Work to do.
Only the lines from the first one through the line with "paper_rub = 0.1" should be printed, exactly as they appear.

Provided data.
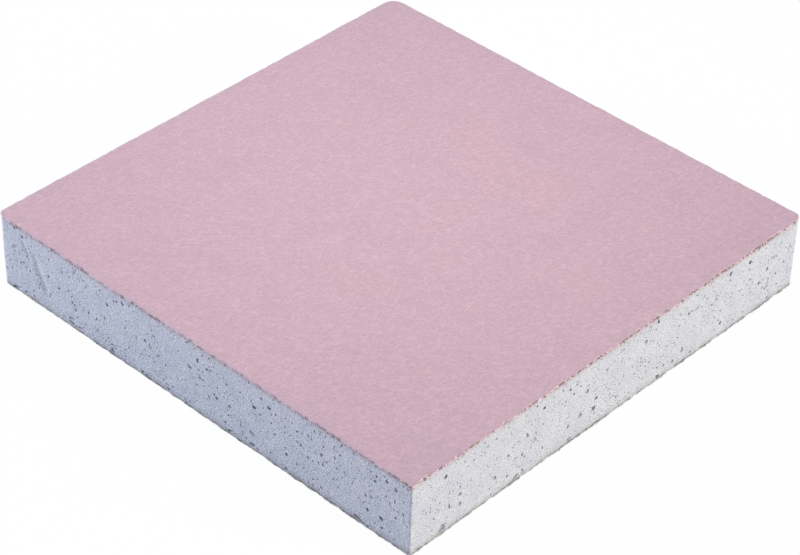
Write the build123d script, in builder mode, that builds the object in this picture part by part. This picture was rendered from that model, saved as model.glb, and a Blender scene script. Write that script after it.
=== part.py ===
from build123d import *
from math import sqrt
import os

# A square sample sawn from a sheet of fire-rated plasterboard, lying flat with its face paper up.
# Millimetres. The origin is the middle of the underside, X and Y run along the sides and Z is up.

os.makedirs("parts", exist_ok=True)

# The board
side = 100.0
thickness = 15.0
paper = 0.35

half = side / 2
core_foot = paper
core_head = thickness - paper

# Each corner of the square has its own wear. It is named by the signs of its X and Y, and has the
# radius of its plan, then how far in and how far up a knock has taken its foot off.
corner_wear = {
    (-1, -1): (1.5, 0.3, 6.0),
    (1, -1): (0.4, 0.3, 1.6),
    (1, 1): (1.4, 0.2, 4.0),
    (-1, 1): (2.8, 0.3, 4.0),
}

# The gypsum crumbles back under each paper, which the saw leaves standing proud with a rubbed rim.
rim_crumble = 0.25
paper_rub = 0.1

# The four sawn sides, each seen square on from outside: X runs to the right and Y up the board.
front_side = Plane(origin=(0, -half, 0), x_dir=(1, 0, 0), z_dir=(0, -1, 0))
right_side = Plane(origin=(half, 0, 0), x_dir=(0, 1, 0), z_dir=(1, 0, 0))
back_side = Plane(origin=(0, half, 0), x_dir=(-1, 0, 0), z_dir=(0, 1, 0))
left_side = Plane(origin=(-half, 0, 0), x_dir=(0, -1, 0), z_dir=(-1, 0, 0))

# The largest air bubbles of the foamed core that the saw has cut in half: along the side, up it, and
# the bubble's radius.
front_bubbles = [
    (-21.5, 10.5, 0.40),
    (-1.0, 9.0, 0.55),
    (14.5, 9.5, 0.55),
    (18.0, 11.5, 0.45),
    (43.5, 4.0, 0.45),
]
right_bubbles = [
    (-42.0, 12.0, 0.50),
    (-22.5, 8.5, 0.50),
    (-9.0, 4.5, 0.60),
    (-5.5, 4.0, 0.60),
    (18.0, 3.0, 0.50),
    (30.0, 13.0, 0.60),
]

# Crumbs broken out of the core along the back paper: along the side, up it, and the crumb's size.
front_crumbs = [(-31.0, 1.0, 0.9), (14.0, 1.2, 1.0)]
right_crumbs = [(-42.5, 1.4, 1.8), (-25.0, 1.0, 1.2), (11.5, 1.0, 1.0)]
crumb_tilt = (25.0, 40.0, 15.0)

sawn_sides = [
    (front_side, front_bubbles, front_crumbs),
    (right_side, right_bubbles, right_crumbs),
    (back_side, front_bubbles, front_crumbs),
    (left_side, right_bubbles, right_crumbs),
]


def worn_square():
    """Draw the sample's plan in the current sketch, each corner with its own radius."""
    Rectangle(side, side)
    for (x_sign, y_sign), (radius, _, _) in corner_wear.items():
        corner = vertices().sort_by_distance((x_sign * half, y_sign * half, 0))[0]
        fillet(corner, radius=radius)


def knock_feet():
    """Cut the foot off each rounded corner of the current part, along a plane that leans outward."""
    for (x_sign, y_sign), (radius, knock_in, knock_up) in corner_wear.items():
        outward = Vector(x_sign, y_sign, 0).normalized()
        crest = Vector(x_sign * half, y_sign * half, 0) - outward * radius * (sqrt(2) - 1)
        leaning = outward * knock_up - Vector(0, 0, knock_in)
        knock = Plane(origin=crest - outward * knock_in, z_dir=leaning)
        split(bisect_by=knock, keep=Keep.BOTTOM)


# Gypsum core: the plan drawn up from foot to head, its rims crumbled, then its sides sawn open
with BuildPart() as gypsum_core:
    with BuildSketch(Plane.XY.offset(core_foot)):
        worn_square()
    extrude(amount=core_head - core_foot)
    rims = gypsum_core.faces().filter_by(Axis.Z).edges()
    chamfer(rims, length=rim_crumble)
    knock_feet()
    for sawn_side, bubbles, crumbs in sawn_sides:
        with Locations(sawn_side):
            for along, height, radius in bubbles:
                with Locations((along, height)):
                    Sphere(radius, mode=Mode.SUBTRACT)
            for along, height, crumb in crumbs:
                with Locations(Location((along, height, 0), crumb_tilt)):
                    Box(crumb, crumb, crumb, mode=Mode.SUBTRACT)
gypsum_core.part.label = "gypsum_core"
export_step(gypsum_core.part, "parts/gypsum_core.step")

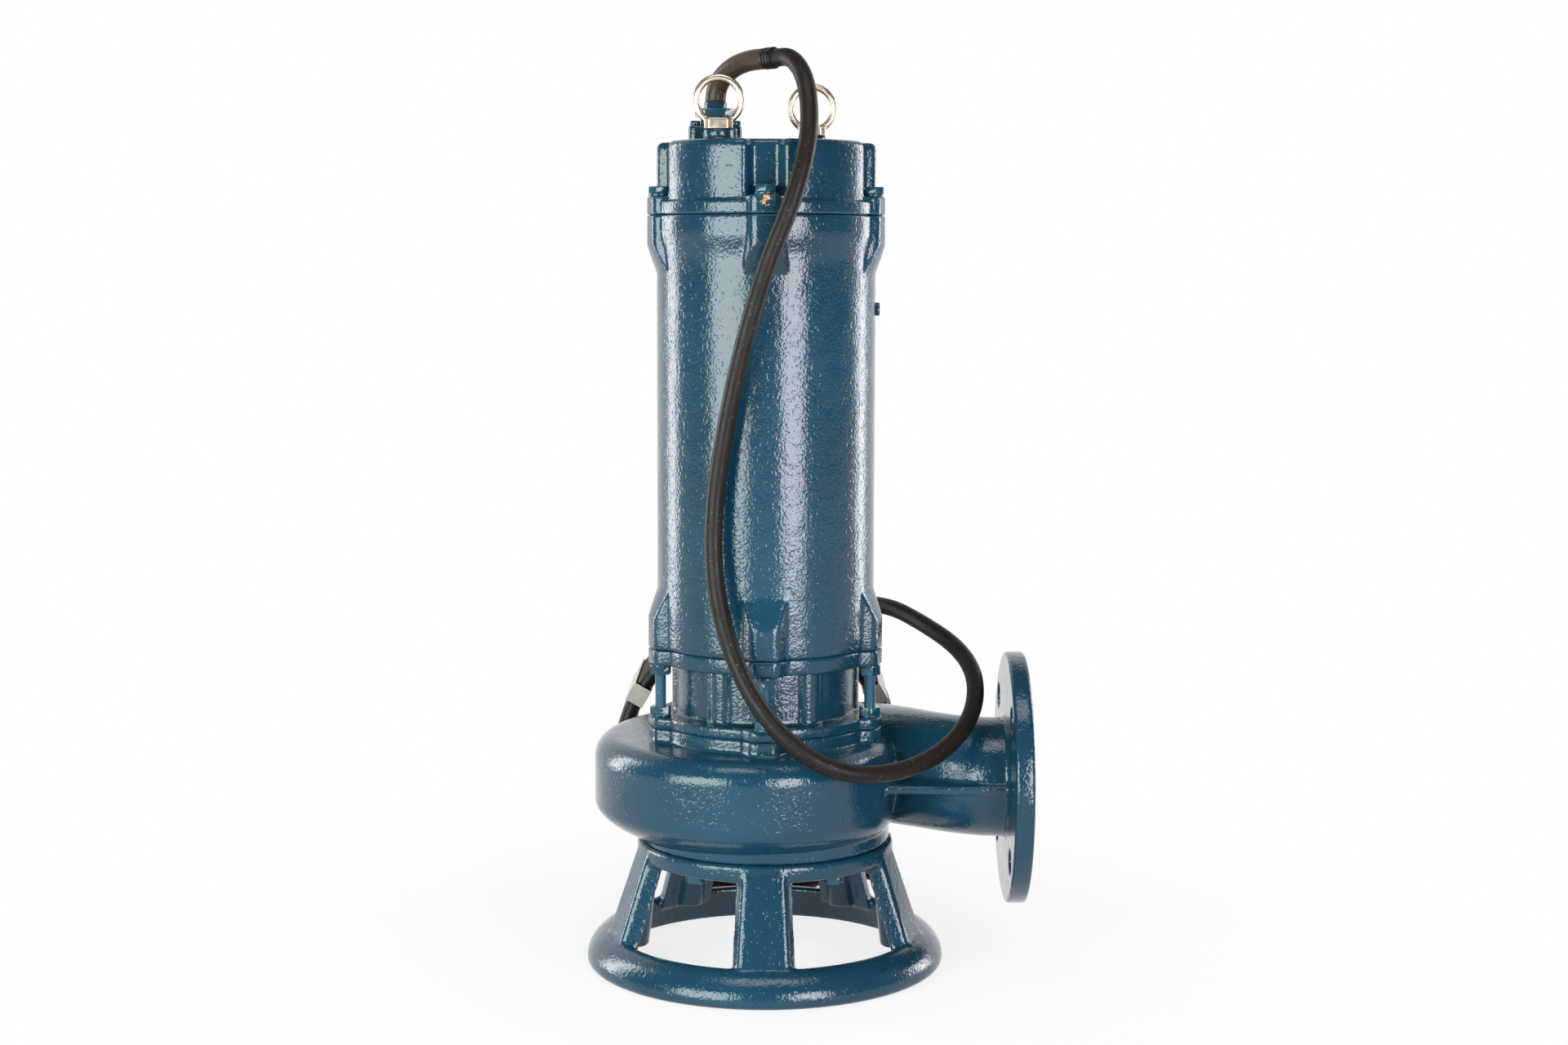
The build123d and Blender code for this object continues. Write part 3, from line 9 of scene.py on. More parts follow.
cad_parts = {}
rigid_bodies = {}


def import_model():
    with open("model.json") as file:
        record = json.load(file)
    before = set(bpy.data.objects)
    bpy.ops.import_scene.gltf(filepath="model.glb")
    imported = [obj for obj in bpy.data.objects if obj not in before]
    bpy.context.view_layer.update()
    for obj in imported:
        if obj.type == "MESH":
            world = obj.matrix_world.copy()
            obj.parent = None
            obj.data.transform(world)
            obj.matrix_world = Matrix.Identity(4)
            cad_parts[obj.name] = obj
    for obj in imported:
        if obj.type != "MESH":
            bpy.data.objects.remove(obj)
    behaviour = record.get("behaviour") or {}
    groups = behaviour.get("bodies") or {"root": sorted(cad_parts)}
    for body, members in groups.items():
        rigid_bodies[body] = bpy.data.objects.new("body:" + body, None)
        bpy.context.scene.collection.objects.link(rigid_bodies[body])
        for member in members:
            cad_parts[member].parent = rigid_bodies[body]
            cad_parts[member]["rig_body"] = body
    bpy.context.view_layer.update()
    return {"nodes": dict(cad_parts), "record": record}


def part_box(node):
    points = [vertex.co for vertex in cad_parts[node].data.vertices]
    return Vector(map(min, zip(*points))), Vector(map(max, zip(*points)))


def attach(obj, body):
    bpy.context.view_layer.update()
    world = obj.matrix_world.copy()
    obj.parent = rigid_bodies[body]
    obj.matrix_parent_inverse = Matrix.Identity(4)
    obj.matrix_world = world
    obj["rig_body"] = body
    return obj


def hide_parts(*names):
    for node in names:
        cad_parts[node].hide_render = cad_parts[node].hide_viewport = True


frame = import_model()
nodes = frame["nodes"]

# Camera: its lens and place were fitted to the photograph, which is 1920 x 1280 pixels
CAMERA_PLACE = (0.013718, -1.77877, 0.52951)
CAMERA_TILT = 83.763
CAMERA_ROLL = 0.164
CAMERA_LENS = 54.69
SENSOR_WIDTH = 36.0
NEAREST_SEEN = 0.05

# Cable: the corner points that the solids follow, some moved by up to 6 mm to follow the photograph
CABLE_RADIUS = 0.0065
GLAND_EXIT = (-0.038, 0.010, 0.647)
SLEEVE_ROUTE = (
    GLAND_EXIT,
    (-0.0380, 0.0100, 0.6585),
    (-0.0270, -0.0013, 0.6710),
    (-0.0134, -0.0152, 0.6758),
    (0.0000, -0.0290, 0.6760),
)
CABLE_ROUTE = (
    (0.00626, -0.03545, 0.67609),
    (0.0188, -0.04836, 0.67627),
    (0.0295, -0.0740, 0.6565),
    (0.0315, -0.0960, 0.6180),
    (0.0205, -0.1070, 0.5750),
    (0.0010, -0.1040, 0.5280),
    (-0.0154, -0.0980, 0.4720),
    (-0.0298, -0.0920, 0.4050),
    (-0.0376, -0.0890, 0.3450),
    (-0.0350, -0.0920, 0.2900),
    (-0.0180, -0.1060, 0.2360),
    (0.0100, -0.1175, 0.1960),
    (0.0460, -0.1230, 0.1710),
    (0.0880, -0.1040, 0.1640),
    (0.1280, -0.0720, 0.1720),
    (0.1540, -0.0370, 0.1930),
    (0.1600, -0.0030, 0.2170),
    (0.1490, 0.0300, 0.2350),
    (0.1225, 0.0680, 0.2490),
    (0.0950, 0.1030, 0.2590),
    (0.0560, 0.1380, 0.2540),
    (0.0170, 0.1585, 0.2315),
)
TAIL_ROUTE = (
    (0.014, 0.2625, 0.0065),
    (0.038, 0.2565, 0.0065),
    (0.059, 0.2435, 0.0065),
)

# Coil behind the pump: its centre in x and z, and the distances of its first and last turn
COIL_CENTRE = (-0.008, 0.119)
COIL_RADIUS = 0.1125
COIL_FRONT = 0.1585
COIL_BACK = 0.2625
COIL_TURNS = 7.5
POINTS_PER_TURN = 16

# Sleeve at the gland and the tape at its end, which is wound in laps with a small step between them
SLEEVE_RADIUS = 0.0076
SLEEVE_LENGTH = 0.069
TAPE_RADIUS = 0.0079
TAPE_LENGTH = 0.009
TAPE_STEPS = 12
STEPS_PER_LAP = 4
LAP_DROP = 0.0003
HOSE_SIDES = 32

# Bosses under the stand's legs: upright in the solids, leaning outwards in the photograph.
# The two margins pick out the vertices of their lower ends.
LEG_COUNT = 5
BOSS_CIRCLE = 0.095
BOSS_RADIUS = 0.011
BOSS_FOOT = 0.019
BOSS_LEAN = 0.008
BOSS_SIDE_MARGIN = 0.0004
BOSS_FOOT_MARGIN = 0.001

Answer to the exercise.
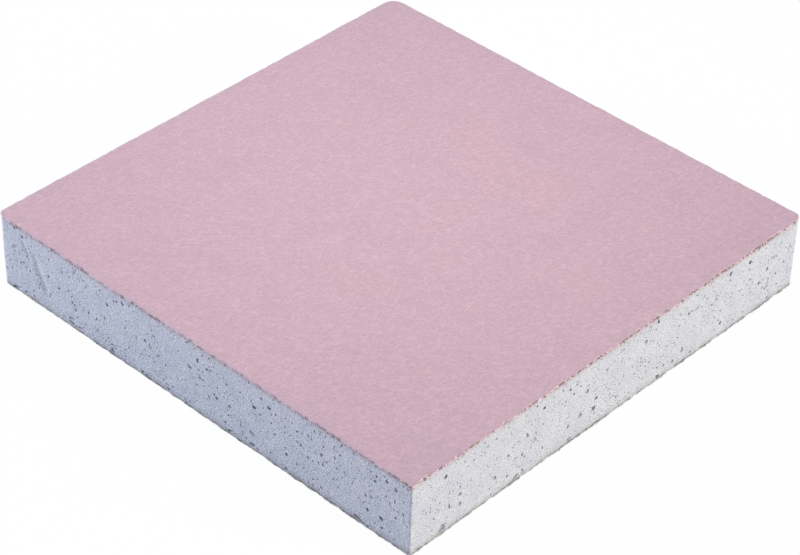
Write the build123d script, in builder mode, that builds the object in this picture part by part. This picture was rendered from that model, saved as model.glb, and a Blender scene script. Write that script after it.
=== part.py ===
from build123d import *
from math import sqrt
import os

# A square sample sawn from a sheet of fire-rated plasterboard, lying flat with its face paper up.
# Millimetres. The origin is the middle of the underside, X and Y run along the sides and Z is up.

os.makedirs("parts", exist_ok=True)

# The board
side = 100.0
thickness = 15.0
paper = 0.35

half = side / 2
core_foot = paper
core_head = thickness - paper

# Each corner of the square has its own wear. It is named by the signs of its X and Y, and has the
# radius of its plan, then how far in and how far up a knock has taken its foot off.
corner_wear = {
    (-1, -1): (1.5, 0.3, 6.0),
    (1, -1): (0.4, 0.3, 1.6),
    (1, 1): (1.4, 0.2, 4.0),
    (-1, 1): (2.8, 0.3, 4.0),
}

# The gypsum crumbles back under each paper, which the saw leaves standing proud with a rubbed rim.
rim_crumble = 0.25
paper_rub = 0.1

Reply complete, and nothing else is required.